Staff picture: Allan Lilly
Environmental and Biochemical Sciences
Environmental and Biochemical Sciences
Soil Hydrologist
allan.lilly@hutton.ac.uk
+44 (0)344 928 5428 (*)

The James Hutton Institute
Craigiebuckler
Aberdeen AB15 8QH
Scotland UK

 

Allan Lilly is a soil scientist with particular interest in hydropedology. He has a background in soil survey, biophysical resource analysis and land evaluation and has been responsible for both systematic soil survey and land evaluation at a national level and contract soil surveys at detailed scales.

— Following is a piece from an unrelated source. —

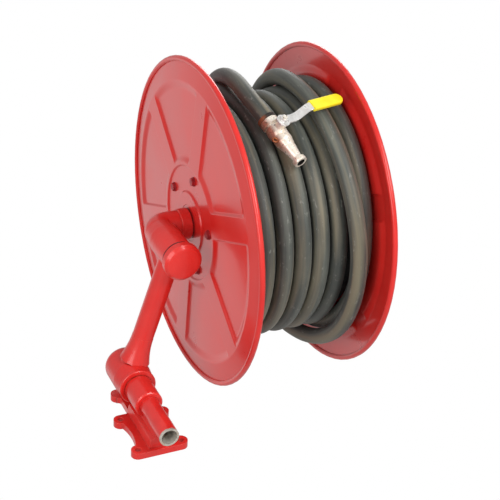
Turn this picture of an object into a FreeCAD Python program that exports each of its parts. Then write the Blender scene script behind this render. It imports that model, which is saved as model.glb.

Current research interests

I have over 40 years experience in soil hydrology, soil survey and soil mapping, hydropedology and bio-physical resource analysis and have been responsible for systematic soil survey and data collection for input into the Scottish Soils Database. I have authored or contributed to over 120 technical reports and have published over 60 papers in peer reviewed science journals. A key aspect of my work is to make soils data more robust and readily accessible to other researchers for use in models. I was a key researcher in the development of the HYPRES database of soil hydrological properties for Europe and the development of the hydrological classification for UK soils (HOST). I currently lead a project to enhance and improve the national soils datasets improving these key national datasets through the provision of new data, updating and revising existing data including making new interpretations and development of web access to soil data. I have developed methods for estimating the hydrological characteristics of soils from existing data and integrating these data into spatially-scaled hydrological and hydro-geochemical models. I also oversaw the development of field protocols and sampling procedures for the resampling of the National Soil Inventory. Based on previous work with both collecting and interpreting soil data, he has also been working to assess the impact of climate and land use change on soil. In particular, he has been developing methods for generating robust input data for land use and climate change modelling as well as assessing the potential of Scottish soils to sequester carbon.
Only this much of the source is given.